--- START OF Data extract ---

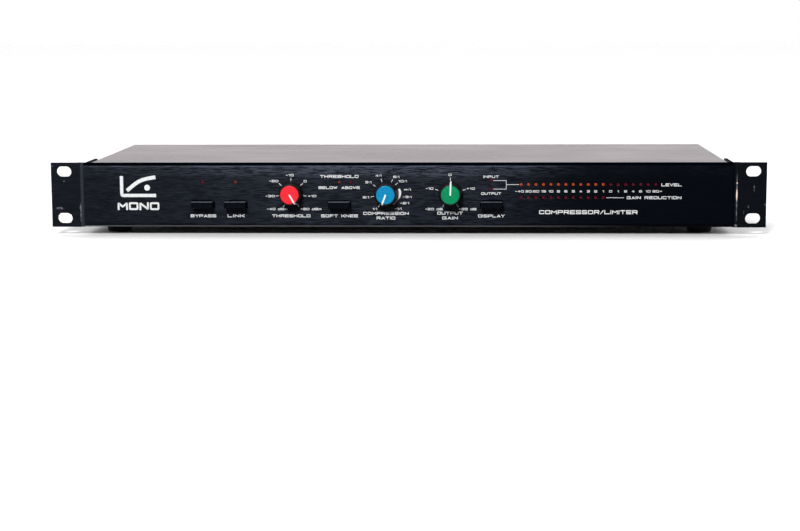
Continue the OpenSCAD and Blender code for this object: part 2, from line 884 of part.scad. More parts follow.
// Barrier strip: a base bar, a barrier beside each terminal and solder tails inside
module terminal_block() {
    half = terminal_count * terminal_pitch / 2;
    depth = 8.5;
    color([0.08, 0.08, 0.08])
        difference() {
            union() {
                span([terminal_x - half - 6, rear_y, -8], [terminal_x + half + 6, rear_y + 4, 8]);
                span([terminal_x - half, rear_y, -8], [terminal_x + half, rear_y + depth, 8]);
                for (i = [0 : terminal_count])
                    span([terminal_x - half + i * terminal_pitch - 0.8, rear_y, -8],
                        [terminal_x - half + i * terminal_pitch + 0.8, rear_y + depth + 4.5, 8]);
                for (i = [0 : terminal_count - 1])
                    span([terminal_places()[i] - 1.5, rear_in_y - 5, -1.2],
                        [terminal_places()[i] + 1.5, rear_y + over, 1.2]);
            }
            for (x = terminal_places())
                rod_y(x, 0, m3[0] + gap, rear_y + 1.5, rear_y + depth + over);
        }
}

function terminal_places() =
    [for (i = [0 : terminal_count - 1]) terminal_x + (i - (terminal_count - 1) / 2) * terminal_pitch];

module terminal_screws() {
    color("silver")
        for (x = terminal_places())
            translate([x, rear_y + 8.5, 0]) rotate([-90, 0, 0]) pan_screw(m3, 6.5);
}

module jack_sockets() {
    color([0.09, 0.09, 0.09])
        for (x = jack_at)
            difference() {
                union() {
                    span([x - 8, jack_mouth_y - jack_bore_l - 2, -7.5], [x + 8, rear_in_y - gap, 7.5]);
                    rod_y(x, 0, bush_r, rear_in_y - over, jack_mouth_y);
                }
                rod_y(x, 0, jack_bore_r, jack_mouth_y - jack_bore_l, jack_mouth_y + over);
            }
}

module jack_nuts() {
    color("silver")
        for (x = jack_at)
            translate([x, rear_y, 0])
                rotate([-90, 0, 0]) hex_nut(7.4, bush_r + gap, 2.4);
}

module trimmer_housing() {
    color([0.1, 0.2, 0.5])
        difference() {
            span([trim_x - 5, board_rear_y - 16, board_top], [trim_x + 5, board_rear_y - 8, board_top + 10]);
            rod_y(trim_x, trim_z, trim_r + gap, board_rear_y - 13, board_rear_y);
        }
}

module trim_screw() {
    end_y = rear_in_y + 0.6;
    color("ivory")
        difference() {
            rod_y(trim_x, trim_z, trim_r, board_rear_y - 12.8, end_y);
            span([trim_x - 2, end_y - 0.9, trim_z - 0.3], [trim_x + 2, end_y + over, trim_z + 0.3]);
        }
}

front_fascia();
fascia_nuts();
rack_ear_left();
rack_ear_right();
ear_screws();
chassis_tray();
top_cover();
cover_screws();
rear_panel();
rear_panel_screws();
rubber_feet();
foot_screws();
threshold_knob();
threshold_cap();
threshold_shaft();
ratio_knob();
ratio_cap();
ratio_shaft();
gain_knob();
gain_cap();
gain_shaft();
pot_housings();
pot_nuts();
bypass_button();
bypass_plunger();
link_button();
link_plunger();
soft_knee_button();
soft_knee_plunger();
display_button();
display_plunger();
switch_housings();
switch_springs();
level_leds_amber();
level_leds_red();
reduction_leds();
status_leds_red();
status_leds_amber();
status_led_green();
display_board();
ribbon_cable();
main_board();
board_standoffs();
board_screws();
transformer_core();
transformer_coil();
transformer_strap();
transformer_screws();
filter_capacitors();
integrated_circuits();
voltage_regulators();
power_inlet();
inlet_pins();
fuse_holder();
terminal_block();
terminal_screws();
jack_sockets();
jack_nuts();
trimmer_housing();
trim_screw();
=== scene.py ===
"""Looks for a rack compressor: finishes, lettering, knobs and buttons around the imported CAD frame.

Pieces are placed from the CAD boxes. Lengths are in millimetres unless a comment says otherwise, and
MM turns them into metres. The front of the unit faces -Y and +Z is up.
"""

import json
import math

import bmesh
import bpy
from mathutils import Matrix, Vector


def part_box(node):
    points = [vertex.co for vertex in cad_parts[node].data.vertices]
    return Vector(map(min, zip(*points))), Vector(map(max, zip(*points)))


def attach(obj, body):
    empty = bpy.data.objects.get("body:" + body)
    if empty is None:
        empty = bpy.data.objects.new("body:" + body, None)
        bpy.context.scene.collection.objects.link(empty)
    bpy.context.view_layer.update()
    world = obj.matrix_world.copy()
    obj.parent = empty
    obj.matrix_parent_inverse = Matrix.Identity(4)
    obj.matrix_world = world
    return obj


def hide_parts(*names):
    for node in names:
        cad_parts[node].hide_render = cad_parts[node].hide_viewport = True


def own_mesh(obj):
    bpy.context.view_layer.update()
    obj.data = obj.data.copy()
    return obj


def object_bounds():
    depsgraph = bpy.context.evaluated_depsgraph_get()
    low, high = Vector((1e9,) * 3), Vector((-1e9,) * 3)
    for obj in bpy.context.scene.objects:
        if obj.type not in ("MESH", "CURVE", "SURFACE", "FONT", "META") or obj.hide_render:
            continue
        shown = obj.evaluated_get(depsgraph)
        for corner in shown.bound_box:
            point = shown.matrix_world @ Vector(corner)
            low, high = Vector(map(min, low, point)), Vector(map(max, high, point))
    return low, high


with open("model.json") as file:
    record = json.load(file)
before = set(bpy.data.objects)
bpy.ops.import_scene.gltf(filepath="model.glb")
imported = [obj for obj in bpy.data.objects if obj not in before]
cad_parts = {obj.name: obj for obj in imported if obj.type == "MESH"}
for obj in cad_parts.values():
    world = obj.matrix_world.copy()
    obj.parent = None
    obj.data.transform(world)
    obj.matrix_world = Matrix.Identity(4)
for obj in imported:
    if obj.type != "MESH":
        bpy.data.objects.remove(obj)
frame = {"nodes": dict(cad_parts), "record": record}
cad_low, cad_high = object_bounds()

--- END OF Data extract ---

**Requirements**: Exactly reproduce the lines that run from the line bearing "front_fascia();" through the line bearing "depsgraph = bpy.context.evaluated_depsgraph_get()", with both end lines included.

**Response below**:
front_fascia();
fascia_nuts();
rack_ear_left();
rack_ear_right();
ear_screws();
chassis_tray();
top_cover();
cover_screws();
rear_panel();
rear_panel_screws();
rubber_feet();
foot_screws();
threshold_knob();
threshold_cap();
threshold_shaft();
ratio_knob();
ratio_cap();
ratio_shaft();
gain_knob();
gain_cap();
gain_shaft();
pot_housings();
pot_nuts();
bypass_button();
bypass_plunger();
link_button();
link_plunger();
soft_knee_button();
soft_knee_plunger();
display_button();
display_plunger();
switch_housings();
switch_springs();
level_leds_amber();
level_leds_red();
reduction_leds();
status_leds_red();
status_leds_amber();
status_led_green();
display_board();
ribbon_cable();
main_board();
board_standoffs();
board_screws();
transformer_core();
transformer_coil();
transformer_strap();
transformer_screws();
filter_capacitors();
integrated_circuits();
voltage_regulators();
power_inlet();
inlet_pins();
fuse_holder();
terminal_block();
terminal_screws();
jack_sockets();
jack_nuts();
trimmer_housing();
trim_screw();
=== scene.py ===
"""Looks for a rack compressor: finishes, lettering, knobs and buttons around the imported CAD frame.

Pieces are placed from the CAD boxes. Lengths are in millimetres unless a comment says otherwise, and
MM turns them into metres. The front of the unit faces -Y and +Z is up.
"""

import json
import math

import bmesh
import bpy
from mathutils import Matrix, Vector


def part_box(node):
    points = [vertex.co for vertex in cad_parts[node].data.vertices]
    return Vector(map(min, zip(*points))), Vector(map(max, zip(*points)))


def attach(obj, body):
    empty = bpy.data.objects.get("body:" + body)
    if empty is None:
        empty = bpy.data.objects.new("body:" + body, None)
        bpy.context.scene.collection.objects.link(empty)
    bpy.context.view_layer.update()
    world = obj.matrix_world.copy()
    obj.parent = empty
    obj.matrix_parent_inverse = Matrix.Identity(4)
    obj.matrix_world = world
    return obj


def hide_parts(*names):
    for node in names:
        cad_parts[node].hide_render = cad_parts[node].hide_viewport = True


def own_mesh(obj):
    bpy.context.view_layer.update()
    obj.data = obj.data.copy()
    return obj


def object_bounds():
    depsgraph = bpy.context.evaluated_depsgraph_get()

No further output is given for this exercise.